• [Your task]
Which lines hold the word "this"? Copy each of them.

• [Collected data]
▬▬▬▬▬▬▬▬▬▬

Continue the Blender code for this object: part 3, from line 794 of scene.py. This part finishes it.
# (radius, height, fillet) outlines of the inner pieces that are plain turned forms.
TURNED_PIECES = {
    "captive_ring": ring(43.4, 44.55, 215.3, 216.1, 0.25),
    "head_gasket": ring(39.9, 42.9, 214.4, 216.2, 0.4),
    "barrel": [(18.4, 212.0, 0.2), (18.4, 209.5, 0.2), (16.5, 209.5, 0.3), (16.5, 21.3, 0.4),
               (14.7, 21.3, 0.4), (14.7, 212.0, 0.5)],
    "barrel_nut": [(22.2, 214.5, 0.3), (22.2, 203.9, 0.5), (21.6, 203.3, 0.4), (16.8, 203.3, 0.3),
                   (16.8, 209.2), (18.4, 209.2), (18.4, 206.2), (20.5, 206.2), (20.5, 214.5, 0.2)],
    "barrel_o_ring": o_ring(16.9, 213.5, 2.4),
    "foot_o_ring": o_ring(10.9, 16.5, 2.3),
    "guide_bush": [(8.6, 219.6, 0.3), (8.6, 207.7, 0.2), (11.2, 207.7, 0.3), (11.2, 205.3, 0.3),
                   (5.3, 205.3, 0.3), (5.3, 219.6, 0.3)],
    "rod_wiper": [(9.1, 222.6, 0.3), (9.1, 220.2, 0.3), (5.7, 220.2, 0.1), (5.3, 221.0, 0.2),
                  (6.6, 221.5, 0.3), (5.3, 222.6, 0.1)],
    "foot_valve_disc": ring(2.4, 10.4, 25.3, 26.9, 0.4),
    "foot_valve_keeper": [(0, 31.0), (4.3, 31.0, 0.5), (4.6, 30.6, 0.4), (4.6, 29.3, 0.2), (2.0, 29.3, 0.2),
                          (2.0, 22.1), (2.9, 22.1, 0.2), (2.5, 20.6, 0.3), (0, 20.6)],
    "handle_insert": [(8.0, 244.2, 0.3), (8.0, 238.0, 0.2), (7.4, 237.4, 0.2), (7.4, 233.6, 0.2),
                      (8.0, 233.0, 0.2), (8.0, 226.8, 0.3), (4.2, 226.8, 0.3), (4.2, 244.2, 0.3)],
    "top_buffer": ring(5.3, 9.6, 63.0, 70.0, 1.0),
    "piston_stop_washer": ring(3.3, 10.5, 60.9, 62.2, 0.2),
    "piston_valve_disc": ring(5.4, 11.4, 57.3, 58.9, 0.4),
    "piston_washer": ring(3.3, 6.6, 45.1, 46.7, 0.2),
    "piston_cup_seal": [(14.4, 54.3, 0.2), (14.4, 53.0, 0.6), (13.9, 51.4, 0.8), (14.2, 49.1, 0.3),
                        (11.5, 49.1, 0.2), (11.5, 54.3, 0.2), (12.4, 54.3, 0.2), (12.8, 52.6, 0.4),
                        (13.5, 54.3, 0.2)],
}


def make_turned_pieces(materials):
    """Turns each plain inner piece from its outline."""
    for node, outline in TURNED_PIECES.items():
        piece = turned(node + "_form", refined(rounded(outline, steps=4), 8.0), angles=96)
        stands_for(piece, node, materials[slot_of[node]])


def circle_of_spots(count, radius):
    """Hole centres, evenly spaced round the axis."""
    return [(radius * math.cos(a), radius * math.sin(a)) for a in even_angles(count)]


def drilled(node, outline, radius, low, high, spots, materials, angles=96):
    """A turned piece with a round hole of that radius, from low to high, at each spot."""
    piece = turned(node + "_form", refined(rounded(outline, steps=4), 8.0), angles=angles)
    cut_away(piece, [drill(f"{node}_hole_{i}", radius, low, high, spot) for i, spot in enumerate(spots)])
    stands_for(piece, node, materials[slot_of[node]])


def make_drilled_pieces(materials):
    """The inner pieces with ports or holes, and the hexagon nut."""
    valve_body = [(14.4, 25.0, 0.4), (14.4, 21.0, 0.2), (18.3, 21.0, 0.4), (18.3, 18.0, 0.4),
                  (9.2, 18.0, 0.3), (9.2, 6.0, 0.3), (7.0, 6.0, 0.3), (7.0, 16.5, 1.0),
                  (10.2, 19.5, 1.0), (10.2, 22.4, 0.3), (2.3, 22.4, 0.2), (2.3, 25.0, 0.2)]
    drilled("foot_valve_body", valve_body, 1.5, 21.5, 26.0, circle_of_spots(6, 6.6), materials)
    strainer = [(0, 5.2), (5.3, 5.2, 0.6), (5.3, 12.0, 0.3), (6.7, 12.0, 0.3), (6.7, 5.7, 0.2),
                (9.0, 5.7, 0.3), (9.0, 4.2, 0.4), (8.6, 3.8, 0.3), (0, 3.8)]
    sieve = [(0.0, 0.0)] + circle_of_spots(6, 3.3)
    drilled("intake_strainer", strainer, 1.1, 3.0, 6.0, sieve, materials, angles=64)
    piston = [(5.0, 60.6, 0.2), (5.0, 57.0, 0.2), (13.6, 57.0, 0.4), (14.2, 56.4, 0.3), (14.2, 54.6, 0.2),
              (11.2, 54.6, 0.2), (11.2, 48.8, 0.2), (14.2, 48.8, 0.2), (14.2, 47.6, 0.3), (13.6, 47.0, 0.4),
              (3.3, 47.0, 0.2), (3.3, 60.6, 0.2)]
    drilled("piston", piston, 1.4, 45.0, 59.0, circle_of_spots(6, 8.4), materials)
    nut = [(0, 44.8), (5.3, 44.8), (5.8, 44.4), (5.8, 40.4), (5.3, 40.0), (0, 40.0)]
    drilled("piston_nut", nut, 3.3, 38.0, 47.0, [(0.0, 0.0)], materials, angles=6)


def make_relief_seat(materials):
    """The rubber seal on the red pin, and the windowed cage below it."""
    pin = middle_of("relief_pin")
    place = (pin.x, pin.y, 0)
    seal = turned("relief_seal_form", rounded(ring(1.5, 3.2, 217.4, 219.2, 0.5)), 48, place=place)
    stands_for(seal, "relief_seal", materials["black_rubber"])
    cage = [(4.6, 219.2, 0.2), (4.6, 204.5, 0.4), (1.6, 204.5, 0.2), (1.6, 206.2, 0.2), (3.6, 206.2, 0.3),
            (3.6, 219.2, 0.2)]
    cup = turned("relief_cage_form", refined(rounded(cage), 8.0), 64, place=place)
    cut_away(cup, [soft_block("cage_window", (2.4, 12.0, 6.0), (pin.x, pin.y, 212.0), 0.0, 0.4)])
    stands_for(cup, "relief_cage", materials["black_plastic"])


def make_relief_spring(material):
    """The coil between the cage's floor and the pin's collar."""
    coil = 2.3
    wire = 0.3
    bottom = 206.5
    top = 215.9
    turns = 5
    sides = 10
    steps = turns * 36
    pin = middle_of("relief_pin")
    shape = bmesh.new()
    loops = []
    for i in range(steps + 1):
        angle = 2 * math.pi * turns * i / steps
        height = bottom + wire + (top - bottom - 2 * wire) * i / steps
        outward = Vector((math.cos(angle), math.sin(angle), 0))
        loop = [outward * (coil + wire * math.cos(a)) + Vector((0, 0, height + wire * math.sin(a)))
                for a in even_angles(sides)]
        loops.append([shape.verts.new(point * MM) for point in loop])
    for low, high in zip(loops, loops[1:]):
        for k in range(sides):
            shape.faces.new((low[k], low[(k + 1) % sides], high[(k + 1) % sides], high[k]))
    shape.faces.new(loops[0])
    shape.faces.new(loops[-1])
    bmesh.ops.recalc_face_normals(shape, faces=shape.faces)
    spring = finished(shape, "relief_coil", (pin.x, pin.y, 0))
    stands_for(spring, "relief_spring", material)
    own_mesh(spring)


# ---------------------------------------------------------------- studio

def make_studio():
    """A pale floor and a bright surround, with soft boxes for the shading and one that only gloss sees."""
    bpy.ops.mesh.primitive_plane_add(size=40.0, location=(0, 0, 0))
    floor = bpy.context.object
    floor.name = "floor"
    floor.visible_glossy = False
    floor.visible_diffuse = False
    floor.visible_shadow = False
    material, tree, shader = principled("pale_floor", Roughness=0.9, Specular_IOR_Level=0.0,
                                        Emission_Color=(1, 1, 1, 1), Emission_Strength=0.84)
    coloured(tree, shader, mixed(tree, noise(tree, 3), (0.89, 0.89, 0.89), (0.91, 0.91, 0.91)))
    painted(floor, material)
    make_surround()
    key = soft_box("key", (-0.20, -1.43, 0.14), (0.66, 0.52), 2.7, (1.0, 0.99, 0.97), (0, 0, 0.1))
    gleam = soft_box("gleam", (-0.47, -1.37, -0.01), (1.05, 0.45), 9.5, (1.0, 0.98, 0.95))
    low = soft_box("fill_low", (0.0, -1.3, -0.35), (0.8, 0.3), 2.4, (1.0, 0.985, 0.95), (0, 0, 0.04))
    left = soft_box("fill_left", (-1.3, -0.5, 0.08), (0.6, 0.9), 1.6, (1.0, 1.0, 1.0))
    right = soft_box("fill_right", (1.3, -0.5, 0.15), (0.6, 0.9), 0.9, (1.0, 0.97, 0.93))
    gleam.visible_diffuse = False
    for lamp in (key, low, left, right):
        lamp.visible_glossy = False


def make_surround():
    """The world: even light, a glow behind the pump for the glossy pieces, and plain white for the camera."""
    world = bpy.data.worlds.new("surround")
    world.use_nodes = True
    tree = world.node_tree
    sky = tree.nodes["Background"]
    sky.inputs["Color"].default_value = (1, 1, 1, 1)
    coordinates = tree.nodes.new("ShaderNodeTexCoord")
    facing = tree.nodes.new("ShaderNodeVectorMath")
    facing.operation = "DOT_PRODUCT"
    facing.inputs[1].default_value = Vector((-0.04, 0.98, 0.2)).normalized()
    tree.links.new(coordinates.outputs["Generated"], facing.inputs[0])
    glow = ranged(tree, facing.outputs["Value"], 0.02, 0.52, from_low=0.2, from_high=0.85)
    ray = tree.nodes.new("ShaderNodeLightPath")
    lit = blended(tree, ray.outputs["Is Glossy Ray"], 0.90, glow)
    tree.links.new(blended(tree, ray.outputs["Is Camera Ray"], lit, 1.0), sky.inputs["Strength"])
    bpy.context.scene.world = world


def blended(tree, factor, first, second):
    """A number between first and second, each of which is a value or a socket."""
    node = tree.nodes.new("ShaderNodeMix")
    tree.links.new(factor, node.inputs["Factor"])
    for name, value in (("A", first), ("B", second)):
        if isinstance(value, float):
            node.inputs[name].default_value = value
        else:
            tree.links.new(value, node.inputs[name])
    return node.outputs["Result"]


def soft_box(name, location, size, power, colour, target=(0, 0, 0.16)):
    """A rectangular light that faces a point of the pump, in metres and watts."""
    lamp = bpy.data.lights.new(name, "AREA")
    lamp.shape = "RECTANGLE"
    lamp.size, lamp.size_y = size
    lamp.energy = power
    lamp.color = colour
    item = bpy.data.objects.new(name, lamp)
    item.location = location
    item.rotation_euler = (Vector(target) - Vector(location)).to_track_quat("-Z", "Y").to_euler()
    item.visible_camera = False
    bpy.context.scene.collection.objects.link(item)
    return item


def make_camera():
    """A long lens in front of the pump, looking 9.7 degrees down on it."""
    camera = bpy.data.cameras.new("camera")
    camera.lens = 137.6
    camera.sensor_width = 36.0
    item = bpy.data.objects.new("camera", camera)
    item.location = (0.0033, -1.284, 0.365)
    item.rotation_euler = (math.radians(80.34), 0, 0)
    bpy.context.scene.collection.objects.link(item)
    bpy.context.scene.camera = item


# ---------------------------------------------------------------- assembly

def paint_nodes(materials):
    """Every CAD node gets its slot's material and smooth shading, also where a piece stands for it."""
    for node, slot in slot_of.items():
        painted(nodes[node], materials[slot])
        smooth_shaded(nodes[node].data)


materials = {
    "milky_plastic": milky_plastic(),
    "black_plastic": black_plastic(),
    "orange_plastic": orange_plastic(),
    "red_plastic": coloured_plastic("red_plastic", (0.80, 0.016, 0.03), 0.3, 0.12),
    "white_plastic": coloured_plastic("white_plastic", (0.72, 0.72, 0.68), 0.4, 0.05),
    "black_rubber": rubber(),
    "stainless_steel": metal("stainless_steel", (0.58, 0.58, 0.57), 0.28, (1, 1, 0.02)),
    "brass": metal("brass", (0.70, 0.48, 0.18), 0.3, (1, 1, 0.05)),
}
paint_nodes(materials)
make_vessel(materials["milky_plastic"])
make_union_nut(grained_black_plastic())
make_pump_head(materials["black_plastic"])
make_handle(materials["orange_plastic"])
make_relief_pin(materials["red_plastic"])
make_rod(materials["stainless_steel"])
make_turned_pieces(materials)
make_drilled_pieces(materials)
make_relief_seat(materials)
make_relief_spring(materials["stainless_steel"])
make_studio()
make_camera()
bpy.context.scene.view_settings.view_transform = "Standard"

▬▬▬▬▬▬▬▬▬▬

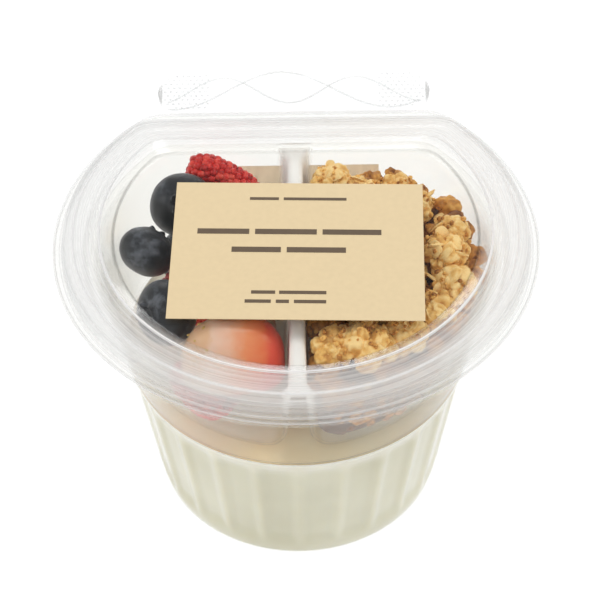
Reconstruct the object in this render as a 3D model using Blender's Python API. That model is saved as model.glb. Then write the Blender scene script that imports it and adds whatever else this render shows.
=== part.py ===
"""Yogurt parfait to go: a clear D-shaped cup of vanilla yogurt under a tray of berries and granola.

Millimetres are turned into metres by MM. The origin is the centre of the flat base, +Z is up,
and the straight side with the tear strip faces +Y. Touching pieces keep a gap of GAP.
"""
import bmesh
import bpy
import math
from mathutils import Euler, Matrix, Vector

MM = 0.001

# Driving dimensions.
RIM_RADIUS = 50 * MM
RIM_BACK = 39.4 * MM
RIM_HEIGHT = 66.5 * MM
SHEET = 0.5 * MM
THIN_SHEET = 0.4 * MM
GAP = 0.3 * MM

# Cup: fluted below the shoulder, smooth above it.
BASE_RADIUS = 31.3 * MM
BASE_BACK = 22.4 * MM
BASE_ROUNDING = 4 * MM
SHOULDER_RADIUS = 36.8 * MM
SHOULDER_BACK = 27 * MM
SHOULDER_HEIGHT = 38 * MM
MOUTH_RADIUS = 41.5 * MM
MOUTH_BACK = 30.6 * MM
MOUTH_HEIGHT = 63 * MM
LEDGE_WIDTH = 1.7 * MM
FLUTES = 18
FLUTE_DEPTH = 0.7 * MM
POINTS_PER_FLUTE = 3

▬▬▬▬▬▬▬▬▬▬

• [Task response]
Continue the Blender code for this object: part 3, from line 794 of scene.py. This part finishes it.
Reconstruct the object in this render as a 3D model using Blender's Python API. That model is saved as model.glb. Then write the Blender scene script that imports it and adds whatever else this render shows.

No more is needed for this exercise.